To that end, Cygan is also simplifying her schedule — keeping evenings free as "down time," for example, and reserving the right to say no to the many proposals and requests she previously would have acceded to.

All these changes are making Cygan happier, but how are her clients accepting the intrusion of joy?

One of her clients, a reserved and reticent 65-year-old astrophysicist, surprised her in expressing approval of an article she had distributed to her clients on happiness, commenting critically that his previous planner would never have done so.

"He's not the type I ever thought would be agreeable to an article on happiness," she says.

Based on experience, Cygan offers this counsel to advisors worried their clients would resist discussion of investing in joy as a topic too "fluffy" for financial planning.

"Let's say you…get a client who looks at you like you've got a screw loose.
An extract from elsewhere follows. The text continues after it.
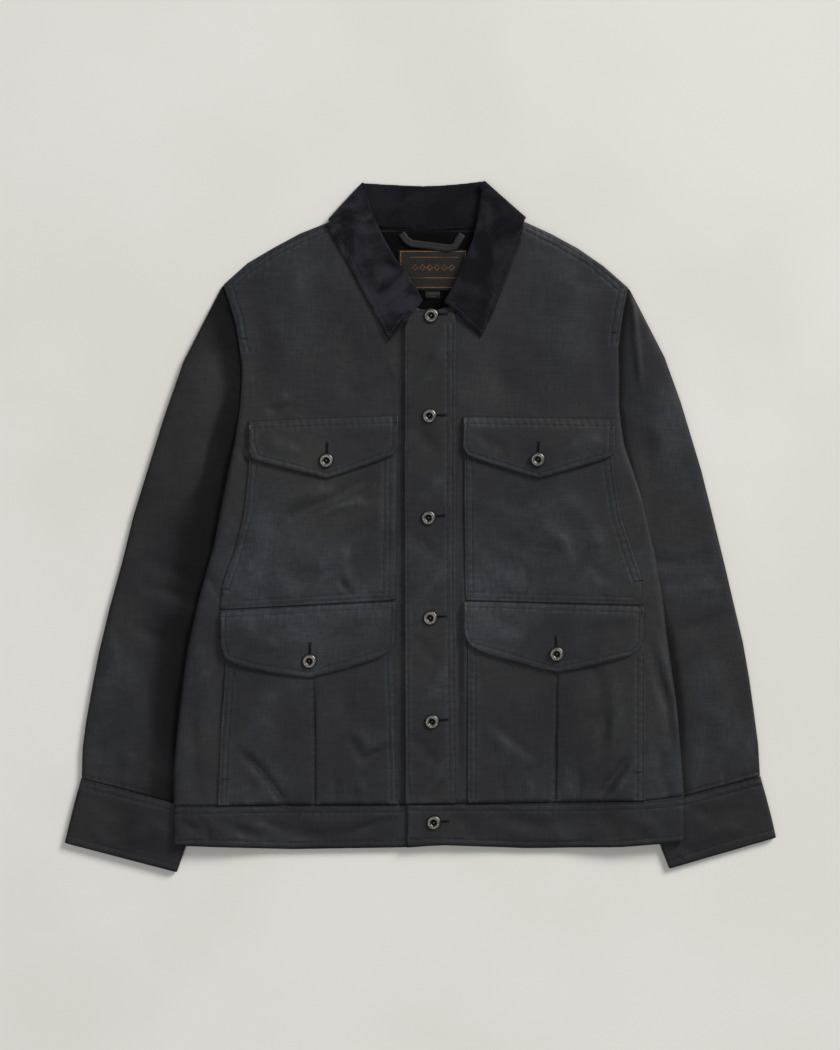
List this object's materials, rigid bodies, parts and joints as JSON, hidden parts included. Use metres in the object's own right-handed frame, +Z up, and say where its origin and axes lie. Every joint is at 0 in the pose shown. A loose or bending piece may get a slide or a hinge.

There are two ways to combat this: One is humor. Laugh it off. Say 'Let's just move on; I tried.'" Maybe the next meeting they'll be okay with it; they were just caught off guard the first time.

"A second way is to share stories about myself.

"And another way is to create a wish list," she continues. "Most people understand we should write down what we want to accomplish. I … recommend putting [space for a wish list] at the bottom of [the meeting] agenda. After I go through taxes, retirement … I leave 10 minutes for investing in joy. I ask about the clients' goals for 2015 and beyond."

Cygan is prepared to discuss whatever happiness strategies are most relevant to the client — a focus on gratitude and "giving back" are some of the others.

"It's just a matter of feeling that we owe our clients more than just dealing with the numbers. And it deepens the relationship when clients realize we really care about them," she says.

"It's about one small change they might want to work on. It's a topic that can keep going."